Melissa Ann Castillo-Garsows
Abstract
Significant scholarship has been dedicated to what has been termed “passing novels” of the Harlem Renaissance. Although the theme of passing was also prevalent prior to this time period (notably in the work of Charles Chesnutt), texts including George Schuyler’s Black No More, (1931), Nella Larsen’s Quicksand (1928) and Passing (1929), Jessie Fauset’s Plum Bun (1929), and Walter White’s Flight (1926) have been closely studied as prominent examples of the subgenre, with James Weldon Johnson’s The Autobiography of An Ex-Coloured Man often mentioned as an important precursor (1912, republished 1927). These works are significant given their publication at a time when “the New Negro” was being defined and what it meant to be African American was highly contested (Gallego 45). Often dismissed both during the Harlem Renaissance and after as elitist novels whose bourgeois characters took the “easy way” out when faced with racial discrimination instead of remaining loyal to the race, recent scholarship since the 1990s has argued for a more complex treatment (Gallego 6).

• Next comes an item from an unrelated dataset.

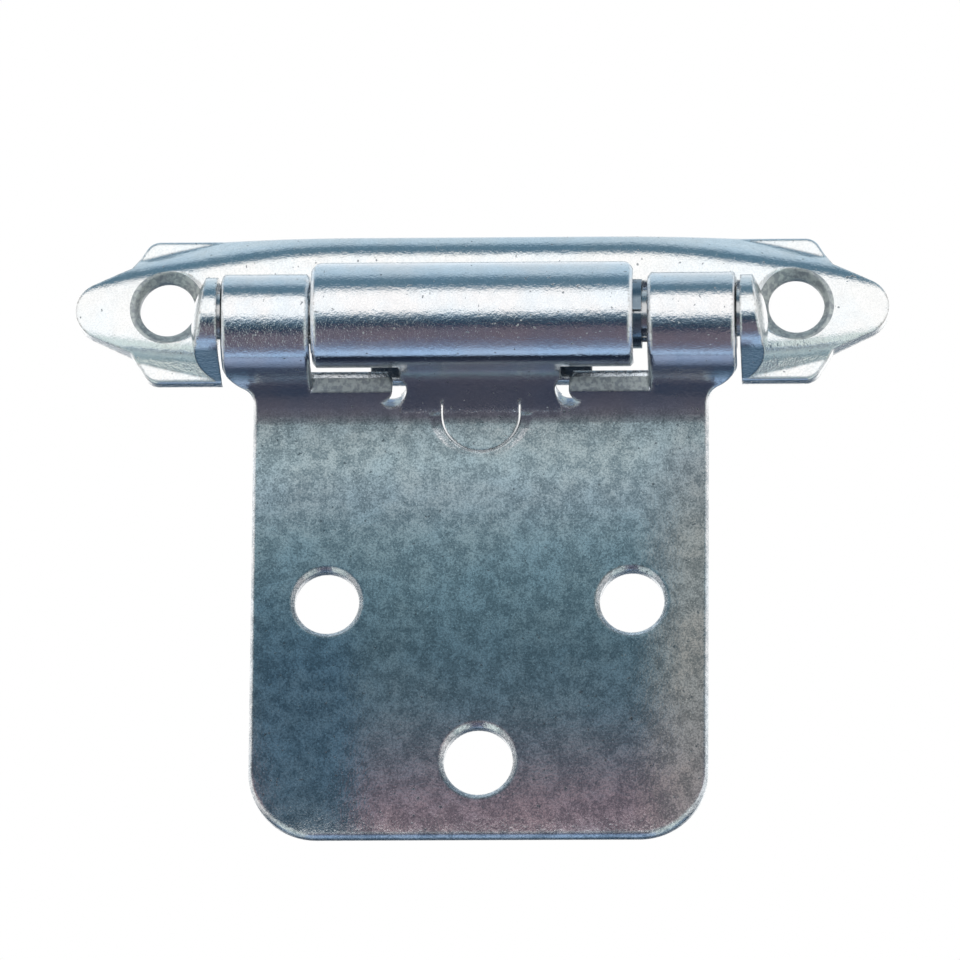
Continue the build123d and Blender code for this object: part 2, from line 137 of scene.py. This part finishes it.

Within the novels I examine – Plum Bum, The Autobiography of an Ex-Coloured Man, and Passing – I find that more than just stories of “white Negroes” whose physical appearance allows for the opportunity to present as “white” but whose “black” lineage makes him or her a Negro according to dominant racial rules (Kennedy 1), these novels allowed for the exploration of more fluid racial identities, such as those imagined and touted to exist in countries like Brazil. Thus, by interrupting the divisive black-white categories, these so called passing novels, actually deal with race on a much more fluid level than US race categories can accurately describe, ways that mimic the South American and especially Brazilian notions of race they reference as imaginary utopias. In this way, more than “passing” in terms of simple movement from black to white, the concept of embranquecimento or a policy of population whitening and assimilation serves as a useful framework in which to examine these narratives.
Keywords
Embranquecimento, passing, Harlem renaissance.